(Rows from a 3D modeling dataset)
******
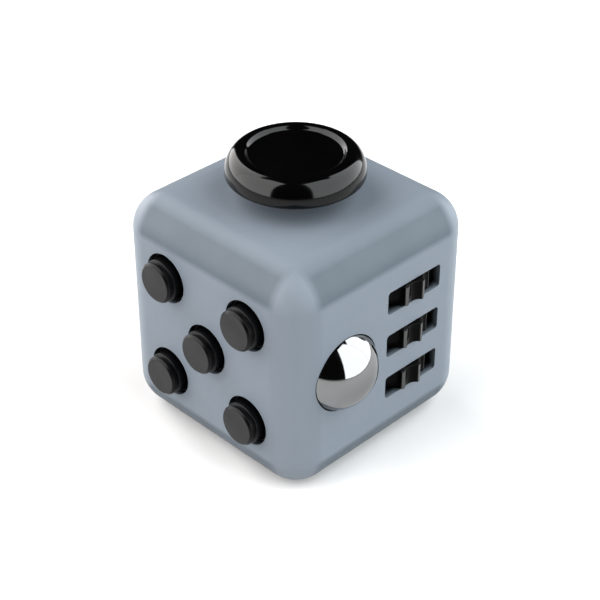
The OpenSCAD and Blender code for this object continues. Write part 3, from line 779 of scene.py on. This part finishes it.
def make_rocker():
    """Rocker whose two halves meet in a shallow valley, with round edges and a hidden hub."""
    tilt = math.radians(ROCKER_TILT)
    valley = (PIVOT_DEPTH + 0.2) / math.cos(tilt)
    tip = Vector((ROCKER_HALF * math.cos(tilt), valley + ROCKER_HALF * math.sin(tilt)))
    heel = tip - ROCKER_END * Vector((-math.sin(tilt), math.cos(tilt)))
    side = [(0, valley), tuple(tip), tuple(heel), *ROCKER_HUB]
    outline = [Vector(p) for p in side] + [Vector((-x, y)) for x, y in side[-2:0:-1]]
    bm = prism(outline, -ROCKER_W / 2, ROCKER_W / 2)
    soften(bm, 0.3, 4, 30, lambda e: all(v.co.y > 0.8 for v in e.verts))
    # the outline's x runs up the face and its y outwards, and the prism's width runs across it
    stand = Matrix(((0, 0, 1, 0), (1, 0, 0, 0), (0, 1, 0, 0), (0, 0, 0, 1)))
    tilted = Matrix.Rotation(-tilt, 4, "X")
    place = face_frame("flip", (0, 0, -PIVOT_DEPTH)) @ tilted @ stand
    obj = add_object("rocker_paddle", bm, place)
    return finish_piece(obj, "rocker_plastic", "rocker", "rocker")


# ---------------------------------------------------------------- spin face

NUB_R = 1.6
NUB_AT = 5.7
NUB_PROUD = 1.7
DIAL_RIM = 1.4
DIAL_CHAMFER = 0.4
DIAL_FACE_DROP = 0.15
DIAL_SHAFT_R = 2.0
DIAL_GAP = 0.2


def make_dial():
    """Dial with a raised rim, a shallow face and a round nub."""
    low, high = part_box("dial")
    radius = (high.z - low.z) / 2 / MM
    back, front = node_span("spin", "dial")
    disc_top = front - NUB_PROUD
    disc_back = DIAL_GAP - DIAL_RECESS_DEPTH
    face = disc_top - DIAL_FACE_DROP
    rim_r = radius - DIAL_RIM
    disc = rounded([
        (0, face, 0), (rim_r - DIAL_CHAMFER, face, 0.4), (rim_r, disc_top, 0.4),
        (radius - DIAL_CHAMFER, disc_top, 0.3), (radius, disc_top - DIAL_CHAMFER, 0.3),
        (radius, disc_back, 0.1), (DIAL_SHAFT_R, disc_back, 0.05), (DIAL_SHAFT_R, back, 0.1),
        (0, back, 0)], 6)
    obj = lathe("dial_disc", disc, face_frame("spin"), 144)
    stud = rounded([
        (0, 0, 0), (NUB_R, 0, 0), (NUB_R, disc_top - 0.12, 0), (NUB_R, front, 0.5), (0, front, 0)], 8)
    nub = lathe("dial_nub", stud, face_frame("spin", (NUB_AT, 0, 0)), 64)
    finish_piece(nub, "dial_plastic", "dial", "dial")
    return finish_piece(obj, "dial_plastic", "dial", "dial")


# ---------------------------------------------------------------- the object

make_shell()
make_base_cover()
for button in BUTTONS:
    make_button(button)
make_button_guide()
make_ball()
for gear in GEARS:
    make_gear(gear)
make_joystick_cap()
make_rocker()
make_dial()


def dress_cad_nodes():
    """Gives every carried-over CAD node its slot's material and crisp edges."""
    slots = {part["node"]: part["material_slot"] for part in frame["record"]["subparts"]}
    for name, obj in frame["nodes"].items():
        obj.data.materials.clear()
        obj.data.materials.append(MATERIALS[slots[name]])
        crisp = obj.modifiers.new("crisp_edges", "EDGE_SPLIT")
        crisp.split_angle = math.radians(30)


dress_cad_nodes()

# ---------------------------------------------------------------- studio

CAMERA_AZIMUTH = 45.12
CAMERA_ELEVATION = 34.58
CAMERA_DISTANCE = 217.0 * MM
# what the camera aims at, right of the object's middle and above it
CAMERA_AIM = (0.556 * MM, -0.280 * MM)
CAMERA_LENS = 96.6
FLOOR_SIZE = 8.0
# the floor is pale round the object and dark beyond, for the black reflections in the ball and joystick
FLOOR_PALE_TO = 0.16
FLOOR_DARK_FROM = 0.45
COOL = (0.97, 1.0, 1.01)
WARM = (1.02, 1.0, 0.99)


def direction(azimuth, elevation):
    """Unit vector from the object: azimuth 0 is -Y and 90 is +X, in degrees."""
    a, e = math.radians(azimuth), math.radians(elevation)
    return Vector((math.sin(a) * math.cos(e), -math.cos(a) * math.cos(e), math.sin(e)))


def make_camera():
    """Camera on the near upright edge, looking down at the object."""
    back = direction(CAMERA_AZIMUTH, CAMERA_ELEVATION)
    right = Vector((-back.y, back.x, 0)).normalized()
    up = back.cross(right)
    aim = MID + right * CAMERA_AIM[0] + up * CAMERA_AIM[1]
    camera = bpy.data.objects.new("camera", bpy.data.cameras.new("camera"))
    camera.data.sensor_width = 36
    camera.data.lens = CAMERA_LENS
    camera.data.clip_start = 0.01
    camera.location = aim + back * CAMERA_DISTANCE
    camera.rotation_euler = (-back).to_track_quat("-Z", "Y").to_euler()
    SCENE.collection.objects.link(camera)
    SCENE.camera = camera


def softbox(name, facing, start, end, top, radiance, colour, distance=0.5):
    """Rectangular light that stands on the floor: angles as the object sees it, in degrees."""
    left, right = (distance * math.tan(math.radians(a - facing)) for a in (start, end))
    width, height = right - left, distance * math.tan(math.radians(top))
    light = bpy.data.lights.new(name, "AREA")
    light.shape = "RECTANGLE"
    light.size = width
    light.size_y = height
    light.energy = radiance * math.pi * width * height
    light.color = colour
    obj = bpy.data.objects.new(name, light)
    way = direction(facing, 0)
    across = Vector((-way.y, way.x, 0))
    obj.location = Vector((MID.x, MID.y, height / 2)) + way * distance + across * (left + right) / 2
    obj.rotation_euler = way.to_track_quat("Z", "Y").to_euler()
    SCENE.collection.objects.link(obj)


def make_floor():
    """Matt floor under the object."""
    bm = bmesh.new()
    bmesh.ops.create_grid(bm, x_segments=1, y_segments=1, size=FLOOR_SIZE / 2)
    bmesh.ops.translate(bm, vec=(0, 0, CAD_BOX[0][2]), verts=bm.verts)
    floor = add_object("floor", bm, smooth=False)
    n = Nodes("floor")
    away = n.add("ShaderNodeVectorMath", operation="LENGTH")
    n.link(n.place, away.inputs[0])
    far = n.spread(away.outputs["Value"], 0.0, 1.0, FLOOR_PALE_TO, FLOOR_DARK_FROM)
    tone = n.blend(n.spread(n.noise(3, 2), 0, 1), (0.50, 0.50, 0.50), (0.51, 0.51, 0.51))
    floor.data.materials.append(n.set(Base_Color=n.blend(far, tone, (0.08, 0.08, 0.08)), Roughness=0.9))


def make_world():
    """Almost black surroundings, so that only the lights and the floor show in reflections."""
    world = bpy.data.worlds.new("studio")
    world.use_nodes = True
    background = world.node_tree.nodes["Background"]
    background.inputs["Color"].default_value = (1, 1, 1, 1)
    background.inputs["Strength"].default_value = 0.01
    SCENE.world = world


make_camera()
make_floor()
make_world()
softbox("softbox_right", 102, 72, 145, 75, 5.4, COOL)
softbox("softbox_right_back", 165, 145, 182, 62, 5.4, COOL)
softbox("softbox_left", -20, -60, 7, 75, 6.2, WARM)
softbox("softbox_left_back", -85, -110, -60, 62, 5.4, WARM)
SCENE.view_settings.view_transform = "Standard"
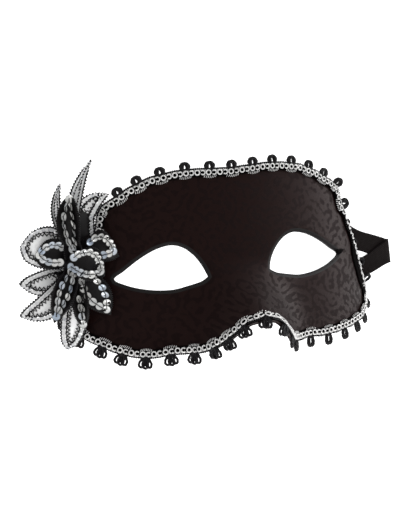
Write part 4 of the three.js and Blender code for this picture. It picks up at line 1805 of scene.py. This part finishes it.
******
Report how many lines hold the string "code", giving the number and nothing else.

▶ Solution to the problem
2